David Corenswet Is the Superman We Deserved
Casting Superman is one of the most pressure-laden decisions in Hollywood — the role comes with the weight of Christopher Reeve's definitive 1978 performance and the expectations of three generations of fans. Corenswet does not try to replicate Reeve; he builds something new from the same fundamental material. His Clark Kent is a slightly awkward, intensely curious, genuinely joyful young man — someone who finds the world endlessly fascinating and whose goodness reads not as naivety but as a considered, active choice. His Superman is physically imposing and visually iconic, but the performance's core is in the eyes: a warmth and a steadiness that makes you believe, for two hours, that someone is actually watching over you.
Gunn Builds a World Worth Inhabiting
Metropolis in Superman feels like an actual city rather than a CGI backdrop — a place where people live, work, and argue about whether the man in the cape is a gift or a problem. The supporting cast, including Edi Gathegi as Mister Terrific, Isabela Merced as Hawkgirl, and Nathan Fillion as Guy Gardner, are introduced with enough specificity that you want to know more about all of them without the film ever losing sight of its primary story. Gunn's gift — demonstrated throughout his Guardians of the Galaxy work — is the ability to make ensemble characters feel like people rather than franchise chess pieces, and it serves this film enormously.
Cast & Crew
Director / Writer
James Gunn
Studio
DC Studios / Warner Bros.
Original Score
John Murphy
Clark Kent / Superman
David Corenswet
Lois Lane
Rachel Brosnahan
Lex Luthor
Nicholas Hoult
Mister Terrific
Edi Gathegi
Hawkgirl
Isabela Merced
Guy Gardner
Nathan Fillion
Official Trailer
© DC Studios / Warner Bros. Pictures. Trailer embedded via YouTube.
Frequently Asked Questions
Is this Superman connected to the Snyder DCEU films?
No — Gunn's Superman is a complete reboot with no continuity connection to the Snyder-era DCEU films (Man of Steel, Batman v Superman, Justice League, etc.). David Corenswet's Clark Kent is a different character in a different universe from Henry Cavill's Superman. The new DCU begins fresh with this film, and no prior knowledge of any previous DC film or television production is required or assumed. Gunn has been explicit that the new DCU is a clean slate designed to be accessible to audiences who never engaged with the previous iteration of DC on screen.
What other DCU films and shows are planned after Superman?
DC Studios has announced an extensive slate of connected DCU projects under the banner "Gods and Monsters" — Chapter One of the new DC Universe. Confirmed projects include Creature Commandos (animated series, already released on Max), Waller (series), Supergirl: Woman of Tomorrow (film), The Authority (film), Lanterns (series, featuring Hal Jordan and John Stewart), The Brave and the Bold (film, introducing Batman and Damian Wayne), and Swamp Thing (film). All are set in the same continuity as Superman, and several feature characters introduced in the film.

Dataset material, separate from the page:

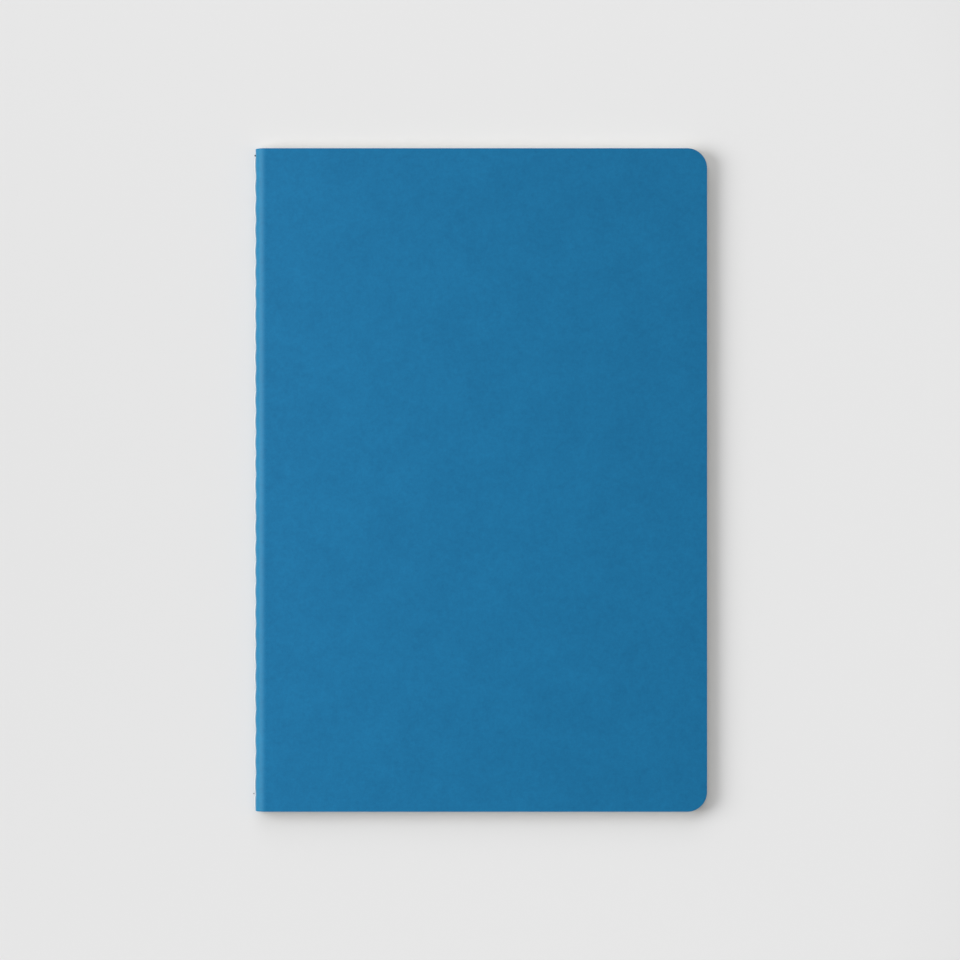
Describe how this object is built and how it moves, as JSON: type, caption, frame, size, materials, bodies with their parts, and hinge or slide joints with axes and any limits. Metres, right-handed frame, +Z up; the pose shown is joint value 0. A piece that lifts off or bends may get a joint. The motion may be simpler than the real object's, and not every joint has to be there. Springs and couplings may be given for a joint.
{
  "type": "notebook",
  "caption": "Thread-sewn softcover notebook: one section of folded sheets in a folded card cover with round fore corners; both halves and both covers open flat and fold right back.",
  "frame": {"origin": "middle of the base of the closed notebook, thread included", "axes": "+Z up through the closed notebook from back cover to front cover; +Y towards the head; the spine is on the -X side and the fore edge on the +X side"},
  "size_m": [0.1436, 0.21, 0.0048],
  "materials": {
    "cover_card": "matte uncoated card, dyed mid blue, fine faint mottle",
    "leaf_paper": "matte uncoated off-white writing paper, blank",
    "sewing_thread": "matte white two-ply sewing thread"
  },
  "bodies": {
    "rear_leaves": {"rear_leaf_01": "leaf_paper", "rear_leaf_02": "leaf_paper", "rear_leaf_03": "leaf_paper", "rear_leaf_04": "leaf_paper", "rear_leaf_05": "leaf_paper", "rear_leaf_06": "leaf_paper", "rear_leaf_07": "leaf_paper", "rear_leaf_08": "leaf_paper", "rear_leaf_09": "leaf_paper", "rear_leaf_10": "leaf_paper", "rear_leaf_11": "leaf_paper", "rear_leaf_12": "leaf_paper", "rear_leaf_13": "leaf_paper", "rear_leaf_14": "leaf_paper", "rear_leaf_15": "leaf_paper", "rear_leaf_16": "leaf_paper", "rear_leaf_17": "leaf_paper", "rear_leaf_18": "leaf_paper", "rear_leaf_19": "leaf_paper", "rear_leaf_20": "leaf_paper"},
    "front_leaf_01": {"front_leaf_01": "leaf_paper"},
    "front_leaf_02": {"front_leaf_02": "leaf_paper"},
    "front_leaf_03": {"front_leaf_03": "leaf_paper"},
    "front_leaf_04": {"front_leaf_04": "leaf_paper"},
    "front_leaf_05": {"front_leaf_05": "leaf_paper"},
    "front_leaf_06": {"front_leaf_06": "leaf_paper"},
    "front_leaf_07": {"front_leaf_07": "leaf_paper"},
    "front_leaf_08": {"front_leaf_08": "leaf_paper"},
    "front_leaf_09": {"front_leaf_09": "leaf_paper"},
    "front_leaf_10": {"front_leaf_10": "leaf_paper"},
    "front_leaf_11": {"front_leaf_11": "leaf_paper"},
    "front_leaf_12": {"front_leaf_12": "leaf_paper"},
    "front_leaf_13": {"front_leaf_13": "leaf_paper"},
    "front_leaf_14": {"front_leaf_14": "leaf_paper"},
    "front_leaf_15": {"front_leaf_15": "leaf_paper"},
    "front_leaf_16": {"front_leaf_16": "leaf_paper"},
    "front_leaf_17": {"front_leaf_17": "leaf_paper"},
    "front_leaf_18": {"front_leaf_18": "leaf_paper"},
    "front_leaf_19": {"front_leaf_19": "leaf_paper"},
    "front_leaf_20": {"front_leaf_20": "leaf_paper"},
    "sewn_fold": {"cover_spine": "cover_card", "sheet_folds": "leaf_paper", "spine_thread": "sewing_thread", "gutter_thread": "sewing_thread"},
    "front_cover": {"front_cover": "cover_card"},
    "back_cover": {"back_cover": "cover_card"}
  },
  "joints": [
    {"name": "notebook_opens", "type": "hinge", "parent": "rear_leaves", "child": "front_leaf_20", "pos_m": [-0.06885, 0, 0.0024], "axis": [0, -1, 0], "range_deg": [0, 180]},
    {"name": "front_leaf_01_turns", "type": "hinge", "parent": "rear_leaves", "child": "front_leaf_01", "pos_m": [-0.06885, 0, 0.0024], "axis": [0, -1, 0], "range_deg": [0, 173.7]},
    {"name": "front_leaf_02_turns", "type": "hinge", "parent": "rear_leaves", "child": "front_leaf_02", "pos_m": [-0.06885, 0, 0.0024], "axis": [0, -1, 0], "range_deg": [0, 174.03]},
    {"name": "front_leaf_03_turns", "type": "hinge", "parent": "rear_leaves", "child": "front_leaf_03", "pos_m": [-0.06885, 0, 0.0024], "axis": [0, -1, 0], "range_deg": [0, 174.36]},
    {"name": "front_leaf_04_turns", "type": "hinge", "parent": "rear_leaves", "child": "front_leaf_04", "pos_m": [-0.06885, 0, 0.0024], "axis": [0, -1, 0], "range_deg": [0, 174.69]},
    {"name": "front_leaf_05_turns", "type": "hinge", "parent": "rear_leaves", "child": "front_leaf_05", "pos_m": [-0.06885, 0, 0.0024], "axis": [0, -1, 0], "range_deg": [0, 175.03]},
    {"name": "front_leaf_06_turns", "type": "hinge", "parent": "rear_leaves", "child": "front_leaf_06", "pos_m": [-0.06885, 0, 0.0024], "axis": [0, -1, 0], "range_deg": [0, 175.36]},
    {"name": "front_leaf_07_turns", "type": "hinge", "parent": "rear_leaves", "child": "front_leaf_07", "pos_m": [-0.06885, 0, 0.0024], "axis": [0, -1, 0], "range_deg": [0, 175.69]},
    {"name": "front_leaf_08_turns", "type": "hinge", "parent": "rear_leaves", "child": "front_leaf_08", "pos_m": [-0.06885, 0, 0.0024], "axis": [0, -1, 0], "range_deg": [0, 176.02]},
    {"name": "front_leaf_09_turns", "type": "hinge", "parent": "rear_leaves", "child": "front_leaf_09", "pos_m": [-0.06885, 0, 0.0024], "axis": [0, -1, 0], "range_deg": [0, 176.35]},
    {"name": "front_leaf_10_turns", "type": "hinge", "parent": "rear_leaves", "child": "front_leaf_10", "pos_m": [-0.06885, 0, 0.0024], "axis": [0, -1, 0], "range_deg": [0, 176.68]},
    {"name": "front_leaf_11_turns", "type": "hinge", "parent": "rear_leaves", "child": "front_leaf_11", "pos_m": [-0.06885, 0, 0.0024], "axis": [0, -1, 0], "range_deg": [0, 177.02]},
    {"name": "front_leaf_12_turns", "type": "hinge", "parent": "rear_leaves", "child": "front_leaf_12", "pos_m": [-0.06885, 0, 0.0024], "axis": [0, -1, 0], "range_deg": [0, 177.35]},
    {"name": "front_leaf_13_turns", "type": "hinge", "parent": "rear_leaves", "child": "front_leaf_13", "pos_m": [-0.06885, 0, 0.0024], "axis": [0, -1, 0], "range_deg": [0, 177.68]},
    {"name": "front_leaf_14_turns", "type": "hinge", "parent": "rear_leaves", "child": "front_leaf_14", "pos_m": [-0.06885, 0, 0.0024], "axis": [0, -1, 0], "range_deg": [0, 178.01]},
    {"name": "front_leaf_15_turns", "type": "hinge", "parent": "rear_leaves", "child": "front_leaf_15", "pos_m": [-0.06885, 0, 0.0024], "axis": [0, -1, 0], "range_deg": [0, 178.34]},
    {"name": "front_leaf_16_turns", "type": "hinge", "parent": "rear_leaves", "child": "front_leaf_16", "pos_m": [-0.06885, 0, 0.0024], "axis": [0, -1, 0], "range_deg": [0, 178.67]},
    {"name": "front_leaf_17_turns", "type": "hinge", "parent": "rear_leaves", "child": "front_leaf_17", "pos_m": [-0.06885, 0, 0.0024], "axis": [0, -1, 0], "range_deg": [0, 179]},
    {"name": "front_leaf_18_turns", "type": "hinge", "parent": "rear_leaves", "child": "front_leaf_18", "pos_m": [-0.06885, 0, 0.0024], "axis": [0, -1, 0], "range_deg": [0, 179.34]},
    {"name": "front_leaf_19_turns", "type": "hinge", "parent": "rear_leaves", "child": "front_leaf_19", "pos_m": [-0.06885, 0, 0.0024], "axis": [0, -1, 0], "range_deg": [0, 179.67]},
    {"name": "sewn_fold_turns", "type": "hinge", "parent": "rear_leaves", "child": "sewn_fold", "pos_m": [-0.06885, 0, 0.0024], "axis": [0, -1, 0], "range_deg": [0, 90], "deforming": ["cover_spine", "sheet_folds"]},
    {"name": "front_cover_opens", "type": "hinge", "parent": "front_leaf_20", "child": "front_cover", "pos_m": [-0.06785, 0, 0.0052], "axis": [0, -1, 0], "range_deg": [0, 180]},
    {"name": "back_cover_opens", "type": "hinge", "parent": "rear_leaves", "child": "back_cover", "pos_m": [-0.06785, 0, -0.0008], "axis": [0, -1, 0], "range_deg": [-180, 0]}
  ],
  "couplings": [
    {"joint": "front_leaf_01_turns", "follows": "notebook_opens", "ratio": 0.965},
    {"joint": "front_leaf_02_turns", "follows": "notebook_opens", "ratio": 0.96684},
    {"joint": "front_leaf_03_turns", "follows": "notebook_opens", "ratio": 0.96868},
    {"joint": "front_leaf_04_turns", "follows": "notebook_opens", "ratio": 0.97053},
    {"joint": "front_leaf_05_turns", "follows": "notebook_opens", "ratio": 0.97237},
    {"joint": "front_leaf_06_turns", "follows": "notebook_opens", "ratio": 0.97421},
    {"joint": "front_leaf_07_turns", "follows": "notebook_opens", "ratio": 0.97605},
    {"joint": "front_leaf_08_turns", "follows": "notebook_opens", "ratio": 0.97789},
    {"joint": "front_leaf_09_turns", "follows": "notebook_opens", "ratio": 0.97974},
    {"joint": "front_leaf_10_turns", "follows": "notebook_opens", "ratio": 0.98158},
    {"joint": "front_leaf_11_turns", "follows": "notebook_opens", "ratio": 0.98342},
    {"joint": "front_leaf_12_turns", "follows": "notebook_opens", "ratio": 0.98526},
    {"joint": "front_leaf_13_turns", "follows": "notebook_opens", "ratio": 0.98711},
    {"joint": "front_leaf_14_turns", "follows": "notebook_opens", "ratio": 0.98895},
    {"joint": "front_leaf_15_turns", "follows": "notebook_opens", "ratio": 0.99079},
    {"joint": "front_leaf_16_turns", "follows": "notebook_opens", "ratio": 0.99263},
    {"joint": "front_leaf_17_turns", "follows": "notebook_opens", "ratio": 0.99447},
    {"joint": "front_leaf_18_turns", "follows": "notebook_opens", "ratio": 0.99632},
    {"joint": "front_leaf_19_turns", "follows": "notebook_opens", "ratio": 0.99816},
    {"joint": "sewn_fold_turns", "follows": "notebook_opens", "ratio": 0.5}
  ]
}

Who is Krypto and why is he in the film?
Krypto the Superdog is Superman's loyal Kryptonian canine companion, a character from the original DC Comics with a history dating to 1955. Gunn included Krypto in the film partly as a deliberate signal of the tone he was aiming for — a film comfortable with the full, sometimes delightfully absurd breadth of Superman mythology rather than one trying to strip the character down to a "realistic" core. Krypto's presence has been one of the most enthusiastically received elements of the film by audiences. He is rendered in digital effects and possesses Kryptonian powers under Earth's yellow sun, making him arguably the second most powerful being in the film — a fact the movie deploys for both comedy and genuine emotional effect.
Is Superman (2025) appropriate for children?
The film is rated PG-13 and is one of the more family-friendly entries the superhero genre has produced in recent years. Unlike the Snyder-era DC films, Superman contains no graphic violence, no extreme darkness, and no content designed to disturb younger viewers. The action sequences are intense but not frightening, the humour is accessible across age groups, and the film's central themes — kindness, responsibility, the decision to help rather than harm — are exactly the values parents want their children to see modelled. Most children aged eight and older who enjoy superhero stories will find this entirely accessible and highly enjoyable. It is, by design, a film the whole family can watch together.